Tell how many lines in these records contain the string "follow", with only the number as the reply.

BEGIN Records

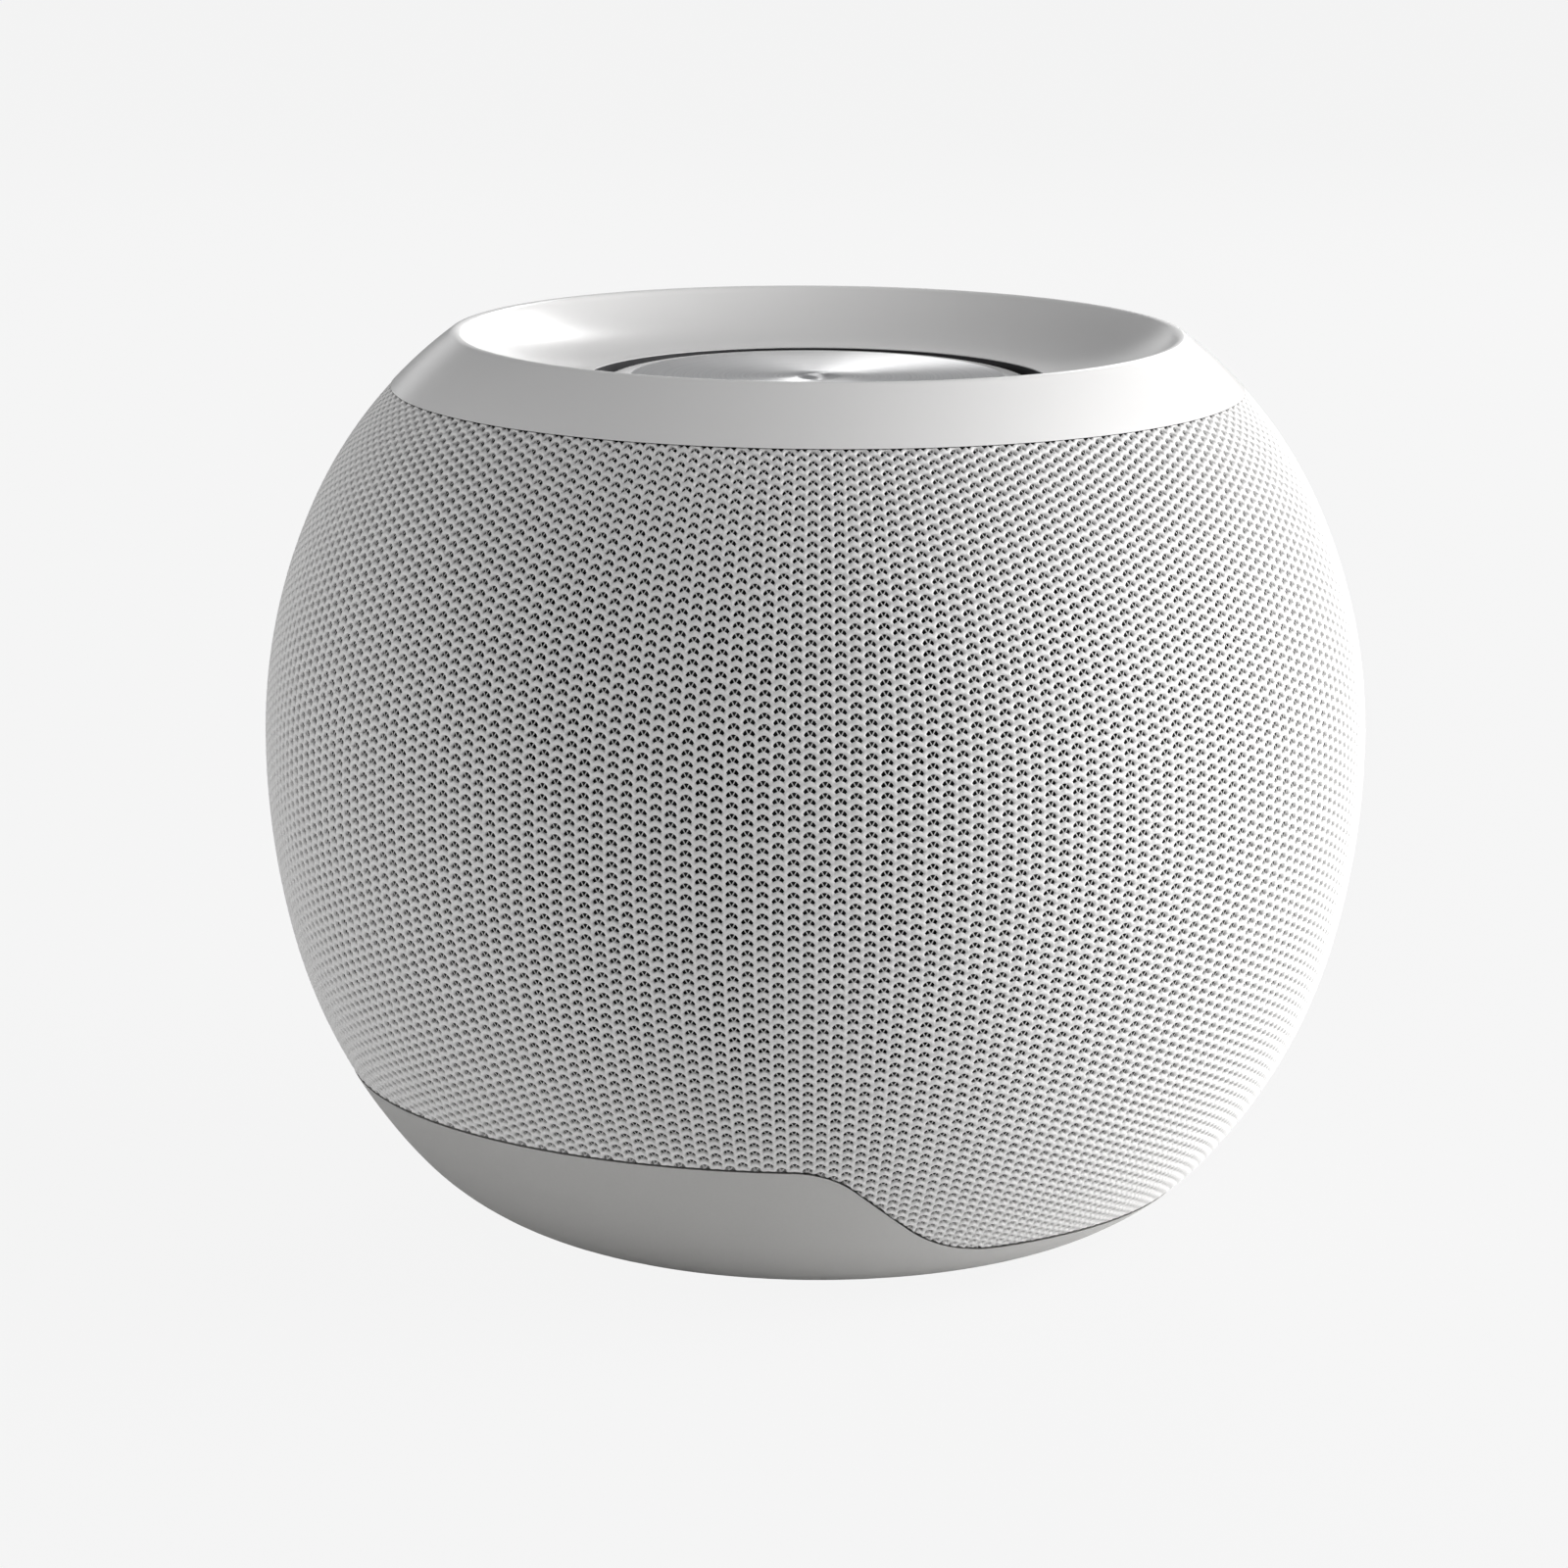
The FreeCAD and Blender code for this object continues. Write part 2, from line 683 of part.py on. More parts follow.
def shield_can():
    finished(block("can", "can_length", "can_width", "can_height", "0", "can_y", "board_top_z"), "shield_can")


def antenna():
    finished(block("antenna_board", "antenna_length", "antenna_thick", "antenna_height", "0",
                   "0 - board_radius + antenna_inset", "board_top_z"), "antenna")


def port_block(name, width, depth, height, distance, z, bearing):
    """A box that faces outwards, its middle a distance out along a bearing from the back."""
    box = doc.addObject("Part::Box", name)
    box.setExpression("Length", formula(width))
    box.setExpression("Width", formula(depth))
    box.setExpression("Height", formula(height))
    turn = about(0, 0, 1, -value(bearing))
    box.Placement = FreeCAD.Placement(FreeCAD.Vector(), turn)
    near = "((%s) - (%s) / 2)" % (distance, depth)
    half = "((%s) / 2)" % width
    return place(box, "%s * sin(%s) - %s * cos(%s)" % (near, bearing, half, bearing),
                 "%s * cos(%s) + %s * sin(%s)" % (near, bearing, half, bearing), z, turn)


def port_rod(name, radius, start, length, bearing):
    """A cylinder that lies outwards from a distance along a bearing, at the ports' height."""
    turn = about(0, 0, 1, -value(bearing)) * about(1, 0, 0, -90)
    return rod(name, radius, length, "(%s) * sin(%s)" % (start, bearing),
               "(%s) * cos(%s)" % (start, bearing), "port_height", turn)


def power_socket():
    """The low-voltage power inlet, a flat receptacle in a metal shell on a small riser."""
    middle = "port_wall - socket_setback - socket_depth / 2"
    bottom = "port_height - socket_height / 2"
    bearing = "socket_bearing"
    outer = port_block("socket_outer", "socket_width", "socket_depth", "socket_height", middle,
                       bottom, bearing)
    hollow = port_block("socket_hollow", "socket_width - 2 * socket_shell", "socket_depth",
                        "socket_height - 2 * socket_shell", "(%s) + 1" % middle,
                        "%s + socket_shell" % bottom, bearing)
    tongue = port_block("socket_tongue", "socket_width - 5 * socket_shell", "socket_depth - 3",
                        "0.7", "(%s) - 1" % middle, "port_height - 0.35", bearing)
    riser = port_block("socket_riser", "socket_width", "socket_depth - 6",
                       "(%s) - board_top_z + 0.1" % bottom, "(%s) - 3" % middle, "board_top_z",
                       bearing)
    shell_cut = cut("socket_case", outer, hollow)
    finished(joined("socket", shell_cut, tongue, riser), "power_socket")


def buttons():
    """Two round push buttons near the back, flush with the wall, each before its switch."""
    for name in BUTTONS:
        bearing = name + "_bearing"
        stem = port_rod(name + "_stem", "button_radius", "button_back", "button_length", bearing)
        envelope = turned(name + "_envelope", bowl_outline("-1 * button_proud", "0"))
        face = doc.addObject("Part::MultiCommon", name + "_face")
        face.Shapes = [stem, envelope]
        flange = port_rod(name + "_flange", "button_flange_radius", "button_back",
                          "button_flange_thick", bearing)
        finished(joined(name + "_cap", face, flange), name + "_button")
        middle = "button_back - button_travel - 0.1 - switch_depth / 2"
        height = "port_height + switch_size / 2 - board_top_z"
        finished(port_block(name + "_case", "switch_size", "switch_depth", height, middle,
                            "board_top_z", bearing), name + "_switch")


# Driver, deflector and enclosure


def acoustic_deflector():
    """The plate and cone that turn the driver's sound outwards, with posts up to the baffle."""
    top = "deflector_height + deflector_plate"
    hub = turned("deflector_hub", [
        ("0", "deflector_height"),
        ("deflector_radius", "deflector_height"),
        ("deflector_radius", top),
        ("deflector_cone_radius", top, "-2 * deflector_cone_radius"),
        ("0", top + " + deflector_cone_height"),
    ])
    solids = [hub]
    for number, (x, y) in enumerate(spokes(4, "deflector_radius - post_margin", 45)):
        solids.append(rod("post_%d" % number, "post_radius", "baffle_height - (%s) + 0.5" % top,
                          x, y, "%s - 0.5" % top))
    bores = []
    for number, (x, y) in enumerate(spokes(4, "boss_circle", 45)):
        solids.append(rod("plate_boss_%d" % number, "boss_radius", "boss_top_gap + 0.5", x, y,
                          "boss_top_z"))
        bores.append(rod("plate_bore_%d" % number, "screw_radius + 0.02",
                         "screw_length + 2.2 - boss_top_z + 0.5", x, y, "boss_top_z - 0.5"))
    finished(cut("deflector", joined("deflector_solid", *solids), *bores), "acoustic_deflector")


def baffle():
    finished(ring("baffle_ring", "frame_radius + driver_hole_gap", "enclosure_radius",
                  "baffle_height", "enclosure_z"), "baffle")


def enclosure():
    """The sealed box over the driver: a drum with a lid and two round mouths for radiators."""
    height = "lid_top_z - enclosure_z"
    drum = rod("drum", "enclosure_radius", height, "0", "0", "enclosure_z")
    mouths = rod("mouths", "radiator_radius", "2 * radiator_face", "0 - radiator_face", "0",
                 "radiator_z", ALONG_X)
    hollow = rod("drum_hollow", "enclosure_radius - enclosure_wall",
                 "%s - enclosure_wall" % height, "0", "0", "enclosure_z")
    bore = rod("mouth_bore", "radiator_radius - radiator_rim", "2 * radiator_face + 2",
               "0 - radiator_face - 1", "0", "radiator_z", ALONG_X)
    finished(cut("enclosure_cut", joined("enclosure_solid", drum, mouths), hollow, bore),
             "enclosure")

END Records
BEGIN Records

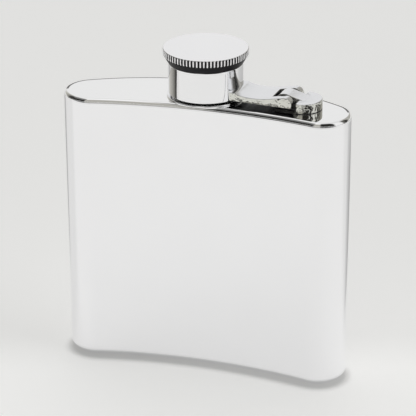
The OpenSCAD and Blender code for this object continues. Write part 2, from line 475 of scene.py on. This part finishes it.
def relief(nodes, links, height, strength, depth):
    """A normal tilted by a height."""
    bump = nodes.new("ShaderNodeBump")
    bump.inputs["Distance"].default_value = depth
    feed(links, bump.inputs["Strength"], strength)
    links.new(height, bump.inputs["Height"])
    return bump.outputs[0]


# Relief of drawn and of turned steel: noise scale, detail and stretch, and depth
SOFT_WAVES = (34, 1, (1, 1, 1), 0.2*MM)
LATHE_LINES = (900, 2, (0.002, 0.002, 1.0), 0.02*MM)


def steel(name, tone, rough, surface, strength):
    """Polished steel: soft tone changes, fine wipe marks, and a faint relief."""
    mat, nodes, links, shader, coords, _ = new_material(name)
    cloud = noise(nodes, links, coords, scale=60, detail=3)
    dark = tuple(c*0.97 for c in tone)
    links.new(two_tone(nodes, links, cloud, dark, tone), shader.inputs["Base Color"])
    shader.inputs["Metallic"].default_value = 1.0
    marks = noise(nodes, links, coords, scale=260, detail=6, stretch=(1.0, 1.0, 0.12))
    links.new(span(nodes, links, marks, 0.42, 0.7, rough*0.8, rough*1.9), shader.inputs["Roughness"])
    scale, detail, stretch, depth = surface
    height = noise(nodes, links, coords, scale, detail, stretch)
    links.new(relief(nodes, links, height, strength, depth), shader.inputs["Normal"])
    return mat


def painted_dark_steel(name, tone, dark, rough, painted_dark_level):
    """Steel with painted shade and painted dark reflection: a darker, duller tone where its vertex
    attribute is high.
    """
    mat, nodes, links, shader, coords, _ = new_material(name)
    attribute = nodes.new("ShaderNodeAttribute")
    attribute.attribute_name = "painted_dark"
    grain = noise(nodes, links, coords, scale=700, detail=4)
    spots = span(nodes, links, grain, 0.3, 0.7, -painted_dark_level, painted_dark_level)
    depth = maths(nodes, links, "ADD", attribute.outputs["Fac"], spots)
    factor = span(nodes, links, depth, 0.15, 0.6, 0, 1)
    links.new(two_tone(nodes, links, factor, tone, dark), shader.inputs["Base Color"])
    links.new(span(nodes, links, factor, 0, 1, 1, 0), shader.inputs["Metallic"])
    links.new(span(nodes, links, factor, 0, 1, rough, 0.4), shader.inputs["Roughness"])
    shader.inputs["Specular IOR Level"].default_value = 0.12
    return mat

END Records
BEGIN Records

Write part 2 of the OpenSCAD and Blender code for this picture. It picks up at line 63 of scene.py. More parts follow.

END Records

Task solution:
2